Comme chacun en France je suis « confiné » (vaut mieux être un confiné qu’un con fini, mais sait-on jamais ?) chez moi et limite donc mes sorties. Regarder par les fenêtres devient plus fréquent et, pourquoi pas, photographier le peu que je vois : les personnes qui passent, les voisins confinés qui sortent, les files d’attente devant les commerces.. Finis les grands espaces naturels, ouverts sur l’horizon. Place aux clichés confinés.

18 mars. Officiellement décrété le 17 mars, dès le 18 (et même avant) des personnes, plus prudentes ou plus inquiètes, car se pensant ou se sachant fragiles (ou simplement pensant ou sachant être contagieuses), portent un masque. Leur nombre croitra. A un certain moment, le masque sera un objet rare. Pour le photographe de rues le masque est intéressant car en réduisant la qualité « identifiable » des visages, il réduit les risques liés au « droit à l’image », qui interdit de publier une photo de quelqu’un qui soit reconnaissable (c’est un peu plus compliqué que cela mais en gros c’est ça) sans son consentement écrit. L’un des problèmes autour du droit à l’image est, je trouve, qu’il ne précise pas vraiment « reconnaissable par qui ? ». En général (donc pas toujours) chacun peut se reconnaître sur une photo car chacun reconnaît ses propres vêtements et sait qu’il se trouvait à tel endroit à tel moment, mais le droit à l’image ne s’applique-t-il pas seulement si les personnes sont reconnaissables par d’autres.. qui, pour les re-connaître, doivent d’abord les connaître ?
En limitant notre liberté de mouvement, le confinement, « en même temps » (comme dirait l’autre), l’élargit ; en vidant, presque, les rues de voitures, il la libère pour, par exemple, 2 petites filles qui remontent rapidement une rue en rollers, en pensant qu’elles sont davantage en sécurité, ce qui n’est qu’en partie vrai car le nombre d’automobilistes qui profitent des rues presque vides pour y rouler à grande vitesse, a augmenté. La sécurité pour les piétons est alors proche de l’illusion. On peut juste supposer qu’ils verront ou entendront arriver un véhicule plus facilement. La liberté est alors vraiment un sentiment, une sensation, pas forcément une réalité objective..

24 mars.
9 avril. On s’ennuie un peu quand même, mais il paraît que l’ennui favorise la réflexion et l’imagination..
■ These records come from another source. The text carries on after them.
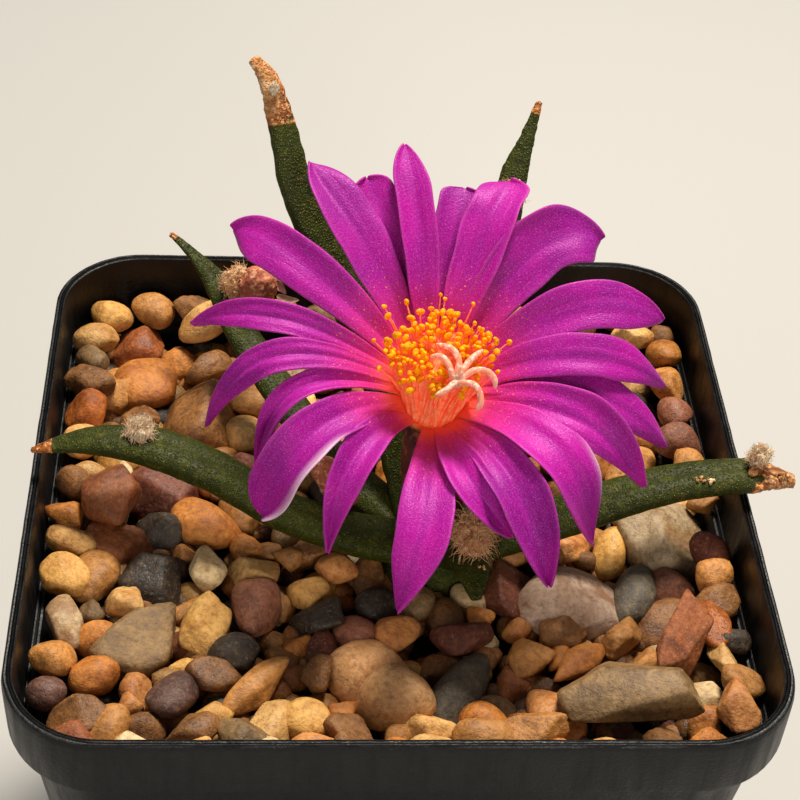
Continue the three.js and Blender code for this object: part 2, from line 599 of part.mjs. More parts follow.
// Stamens: a thin ring that lines the throat, and filaments with anthers that stand on it
function stamenSolid() {
  const axis = new THREE.Vector3(0, 0, 1);
  const inset = TUBE_WALL + CLEARANCE;
  const low = THROAT_FLOOR + CLEARANCE;
  const bore = 0.95;
  const ring = solidOf(loft([
    tubeRing(new THREE.Vector3(0, 0, low), axis, tubeRadius(low) - inset),
    tubeRing(new THREE.Vector3(0, 0, -2.6), axis, tubeRadius(-2.6) - inset),
    tubeRing(new THREE.Vector3(0, 0, -1), axis, tubeRadius(-1) - inset),
    tubeRing(new THREE.Vector3(0, 0, -1.4), axis, tubeRadius(-1) - inset - 0.9),
    tubeRing(new THREE.Vector3(0, 0, -3.4), axis, bore + 0.35),
  ]));
  const hole = new THREE.CylinderGeometry(bore, bore, 12, 12);
  hole.rotateX(Math.PI / 2);
  const draw = makeDraw(11);
  const pistilRoom = pistilSolid(CLEARANCE);
  const petalRoom = petalsSolid(0.25);
  const pieces = [];
  for (let k = 0; k < STAMENS; k++) {
    const azimuth = k * GOLDEN_ANGLE;
    const share = Math.sqrt((k + 0.5) / STAMENS);
    const outward = lerp(0.2, 1, share);
    const level = 2 * draw() - 1;
    const tip = polar([azimuth + 14 * (draw() - 0.5), outward, level])
      .multiply(new THREE.Vector3(...ANTHER_CLOUD.half))
      .add(new THREE.Vector3(...ANTHER_CLOUD.place));
    const root = polar([azimuth, 1.35 + 1.15 * share, -3.6 + 1.6 * share]);
    const filament = roundSweep([root, tip], 1, () => FILAMENT_RADIUS, 3, new THREE.Vector3(0, 1, 0.01));
    const anther = new THREE.OctahedronGeometry(0.5, 0);
    anther.scale(ANTHER_WIDTH, ANTHER_WIDTH, ANTHER_LENGTH);
    anther.rotateX(radians(80 * draw()));
    anther.rotateZ(radians(360 * draw()));
    anther.translate(tip.x, tip.y, tip.z);
    const stamen = filament.add(solidOf(anther));
    const clear = [pistilRoom, petalRoom].every((room) => stamen.intersect(room).volume() < 1e-9);
    if (clear) pieces.push(stamen);
  }
  const ringBody = ring.subtract(solidOf(hole));
  return mainBody(joined([ringBody, ...pieces]).subtract(pistilRoom).subtract(petalRoom));
}

// Materials
const finish = (color, roughness) => new THREE.MeshStandardMaterial({ color, roughness, metalness: 0 });
const BLACK_PLASTIC = finish(0x16171a, 0.45);
const COMPOST = finish(0x2e2118, 0.95);
const PEBBLE = finish(0xa67c52, 0.7);
const GREEN_SKIN = finish(0x55652c, 0.6);
const WOOL = finish(0xb59a78, 1);
const YOUNG_FRUIT = finish(0x8c4038, 0.5);
const MAGENTA = finish(0xb8209c, 0.45);
const ORANGE = finish(0xf39a12, 0.7);
const PALE_PINK = finish(0xf4b8a4, 0.5);

const part = new THREE.Group();
function addNode(parent, name, solid, material) {
  const mesh = new THREE.Mesh(geometryOf(solid), material);
  mesh.name = name;
  parent.add(mesh);
}

// Pot and fill
const plantRoom = plantSolid(CLEARANCE);
addNode(part, "pot", potSolid(), BLACK_PLASTIC);
addNode(part, "soil", soilSolid(plantRoom), COMPOST);
addNode(part, "gravel", gravelSolid(plantRoom), PEBBLE);
const tubeRoom = tubeSolid(CLEARANCE).transform(bloomTurn.elements);
addNode(part, "cactus_body", lighter(mainBody(plantSolid(0).subtract(tubeRoom)), 0.02), GREEN_SKIN);

// Wool and fruits keep clear of the plant, of the tube and of each other
const fruits = Object.entries(FRUITS).map(([name, shape], k) => [name, fruitSolid(shape, 40 + k), shape]);
const grown = (shape) => ({ ...shape, half: shape.half.map((h) => h + CLEARANCE) });
const fruitRoom = joined(fruits.map(([, , shape], k) => fruitSolid(grown(shape), 40 + k)));
const solidRoom = plantRoom.add(tubeRoom);
for (const [name, solid] of fruits) {
  addNode(part, `fruit_${name}`, mainBody(solid.subtract(solidRoom)), YOUNG_FRUIT);
}
const woolRoom = solidRoom.add(fruitRoom);
Object.entries(TUFTS).forEach(([name, shape], k) => {
  addNode(part, `wool_${name}`, mainBody(tuftSolid(shape, 50 + k).subtract(woolRoom)), WOOL);
});
const belowCrown = solidOf(loft([
  roundedSquare(POT_WIDTH, POT_CORNER, 0),
  roundedSquare(POT_WIDTH, POT_CORNER, POT_HEIGHT + CROWN[2] - 0.6),
]));
const frontTuft = tuftSolid(grown(TUFTS.front), 50 + Object.keys(TUFTS).indexOf("front"));
const crownTuft = tuftSolid(CROWN_TUFT, 60, CROWN_TUFT_FACETS).subtract(woolRoom).subtract(frontTuft).subtract(belowCrown);
addNode(part, "wool_crown", lighter(mainBody(crownTuft), 0.05), WOOL);

// Bloom, in a frame of its own
const bloom = new THREE.Group();
bloom.position.copy(fromRim(BLOOM_PLACE));
bloom.rotation.x = radians(BLOOM_TILT);
part.add(bloom);
addNode(bloom, "flower", lighter(mainBody(tubeSolid(0).add(petalsSolid(0))), 0.02), MAGENTA);
addNode(bloom, "stamens", stamenSolid(), ORANGE);
addNode(bloom, "pistil", pistilSolid(0), PALE_PINK);

export default part;
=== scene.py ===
"""A living rock cactus in flower in its square pot: its looks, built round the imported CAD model.

Shapes are worked out in millimetres and made metres when a piece is finished. The places of the
plant, its wool, fruits, crusts and shreds are measured from the middle of the pot's rim, and
from_rim() turns them into the part's frame. Stones have their x and y alone.
"""

import math

import bmesh
import bpy
from mathutils import Matrix, Vector, noise


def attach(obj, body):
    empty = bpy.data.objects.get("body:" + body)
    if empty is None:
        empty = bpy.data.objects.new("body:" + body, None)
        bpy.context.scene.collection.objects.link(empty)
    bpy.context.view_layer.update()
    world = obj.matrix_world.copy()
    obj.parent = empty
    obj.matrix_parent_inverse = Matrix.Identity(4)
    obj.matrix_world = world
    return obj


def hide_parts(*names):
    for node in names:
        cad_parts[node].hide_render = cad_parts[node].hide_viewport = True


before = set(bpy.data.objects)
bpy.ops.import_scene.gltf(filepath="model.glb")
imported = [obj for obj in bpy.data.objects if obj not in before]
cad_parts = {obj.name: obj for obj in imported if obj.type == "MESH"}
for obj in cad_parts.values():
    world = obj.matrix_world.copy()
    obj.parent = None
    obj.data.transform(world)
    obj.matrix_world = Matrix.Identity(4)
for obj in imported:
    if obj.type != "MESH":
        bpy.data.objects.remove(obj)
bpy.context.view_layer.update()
scene = bpy.context.scene

MM = 0.001
BODY = "root"

# Camera, its place in millimetres, and lamps: name, place and aim in metres, size, power and colour
CAMERA_PLACE = (-11.9, -141.6, 194.0)
CAMERA_FORWARD = (0.066, 0.761, -0.646)
CAMERA_RIGHT = (0.998, -0.043, 0.052)
CAMERA_LENS = 88.0
CAMERA_SENSOR = 36
LAMPS = [
    ("key", (0.08, 0.2, 0.52), (0, 0, 0.06), 0.13, 4.6, (1, 0.93, 0.82)),
    ("fill", (-0.3, -0.38, 0.32), (0, 0, 0.05), 0.3, 0.5, (1, 0.94, 0.86)),
    ("front", (0.12, -0.46, 0.24), (0, 0, 0.06), 0.12, 0.85, (1, 0.93, 0.84)),
]
SKY_COLOUR = (0.85, 0.88, 0.92, 1)
SKY_STRENGTH = 0.2
FLOOR_SIZE = 4

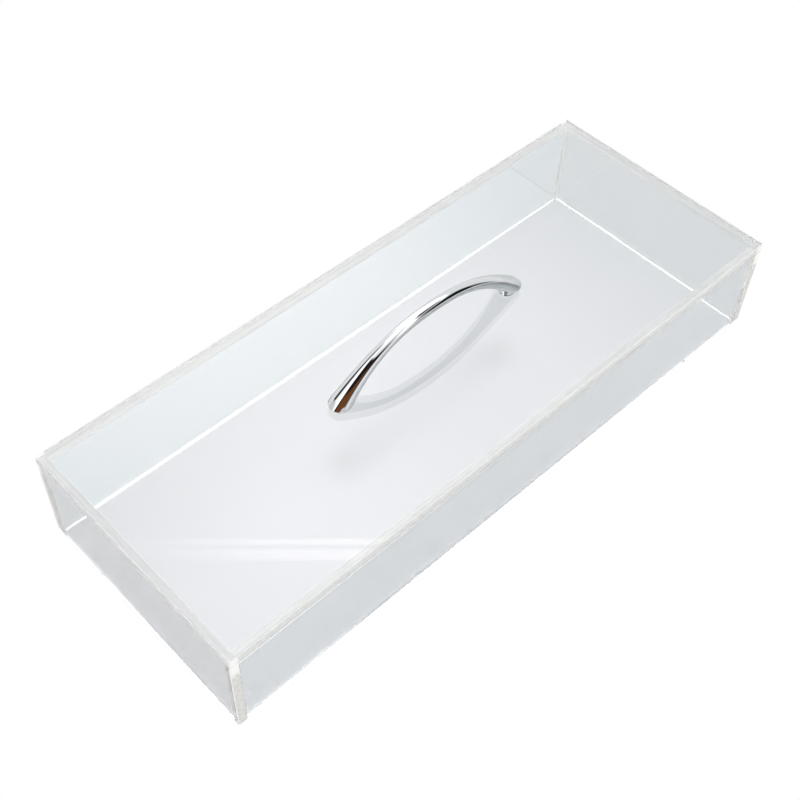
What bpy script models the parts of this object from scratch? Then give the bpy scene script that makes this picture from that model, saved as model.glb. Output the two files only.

25 mars. S’il n’y avait pas eu le confinement, cette personne serait-elle allée profiter des premières chaleurs ensoleillées du printemps en dehors de chez elle, dans un parc, en terrasse ou à la plage ?

4 avril. Le choix d’aller dans tel ou tel commerce est individuel (ici une boucherie et, vu la morphologie des clients, la viande ne fait pas grossir). Le prix à payer – outre celui de ce qu’on va acheter – est l’attente dans une file plus ou moins longue selon le nombre de personnes et au dessin variable et un peu mystérieux. Sur cette place, la file part parfois sur la gauche, parfois sur la droite (jusqu’à l’immeuble du fond) et atteint vite une longueur impressionnante car les gens laissent beaucoup plus que le mètre recommandé – en France, aux USA c’est 6 feet, soit 1m80) entre eux.

5 avril, 18h. Quand on n’a pas de logement, ou qu’on ne veut (peut) pas y rester, il y a toujours un coin tranquille, plus ou moins à l’abri des regards (croit-on) où tuer le temps. Cet homme a passé toute l’après-midi dans ce square public, à ne rien faire de particulier, à part siroter et penser, sans doute..
J’ai appris plus tard que des personnes dormaient dans ce square.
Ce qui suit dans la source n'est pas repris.